SEED-X

We introduce SEED-X, a unified and versatile foundation model, which can serve as various multimodal AI assistants in the real world after different instruction tuning, capable of responding to a variety of user needs through unifying multi-granularity comprehension and generation.

All models and inference code are released!

News

2024-04-22 :hugs: We release the models including the pre-trained foundation model SEED-X, the general instruction-tuned model SEED-X-I, the editing model SEED-X-Edit, and our de-tokenier, which can generate realistic images from ViT features (w/o or w/ a condition image).

2024-04-22 :hugs: We release an online gradio demo of a general instruction-tuned model SEED-X-I. SEED-X-I can follow multimodal instruction (including images with dynamic resolutions) and make responses with images, texts and bounding boxes in multi-turn conversation. SEED-X-I does not support image manipulation. If you want to experience SEED-X-Edit for high-precision image editing, the inference code and model will be released soon.

TODOs

Release the multimodal foundation model SEED-X.
Release the instruction-tuned model SEED-X-Edit for high-precision image editing.
Release 3.7M in-house image editing data.

Usage

Dependencies

Python >= 3.8 (Recommend to use Anaconda)
PyTorch >=2.0.1
NVIDIA GPU + CUDA

Installation

Clone the repo and install dependent packages

git clone https://github.com/AILab-CVC/SEED-X.git
cd SEED-X
pip install -r requirements.txt

Model Weights

We release the pretrained De-Tokenizer, the pre-trained foundation model SEED-X, the general instruction-tuned model SEED-X-I, the editing model SEED-X-Edit in in SEED-X-17B Hugging Face.

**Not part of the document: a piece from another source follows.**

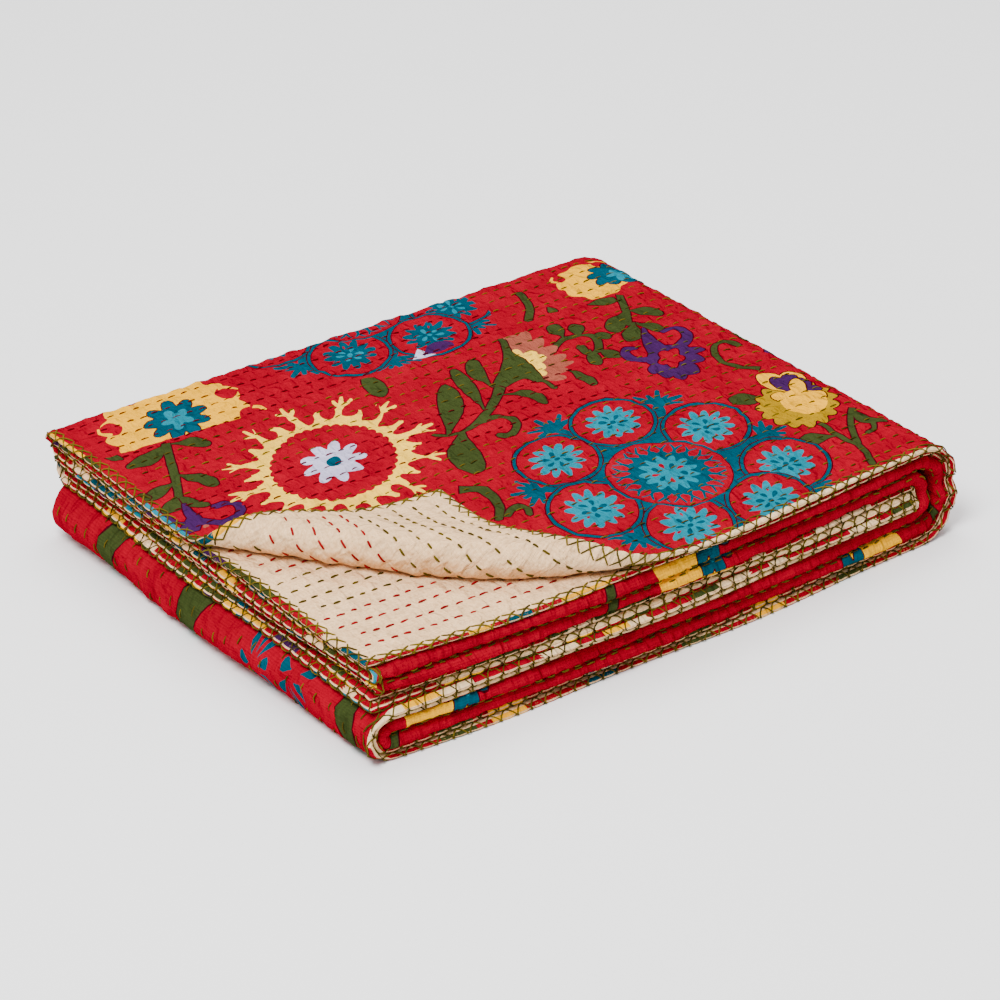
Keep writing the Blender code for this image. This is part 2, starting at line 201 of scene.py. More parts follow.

Please download the checkpoints and save them under the folder ./pretrained. For example, ./pretrained/seed_x.

You also need to download stable-diffusion-xl-base-1.0 and Qwen-VL-Chat, and save them under the folder ./pretrained. Please use the following script to extract the weights of visual encoder in Qwen-VL-Chat.

python3 src/tools/reload_qwen_vit.py

Inference with SEED-X De-tokenizer

# For image reconstruction with ViT image features
python3 src/inference/eval_seed_x_detokenizer.py
# For image reconstruction with ViT image features and conditional image
python3 src/inference/eval_seed_x_detokenizer_with_condition.py

Inference with pre-trained model SEED-X

# For image comprehension and detection
python3 src/inference/eval_img2text_seed_x.py
# For image generation
python3 src/inference/eval_text2img_seed_x.py

Inference with the general instruction-tuned model SEED-X-I

# For image comprehension and detection
python3 src/inference/eval_img2text_seed_x_i.py
# For image generation
python3 src/inference/eval_text2img_seed_x_i.py

Inference with the editing model SEED-X-Edit

# For image editing
python3 src/inference/eval_img2edit_seed_x_edit.py

Citation

If you find the work helpful, please consider citing:

@article{ge2024seed,
  title={SEED-X: Multimodal Models with Unified Multi-granularity Comprehension and Generation},
  author={Ge, Yuying and Zhao, Sijie and Zhu, Jinguo and Ge, Yixiao and Yi, Kun and Song, Lin and Li, Chen and Ding, Xiaohan and Shan, Ying},
  journal={arXiv preprint arXiv:2404.14396},
  year={2024}
}

License

SEED is licensed under the Apache License Version 2.0 except for the third-party components listed in License.

During training SEED-X, we freeze the original parameters of LLaMA2 and optimize the LoRA module.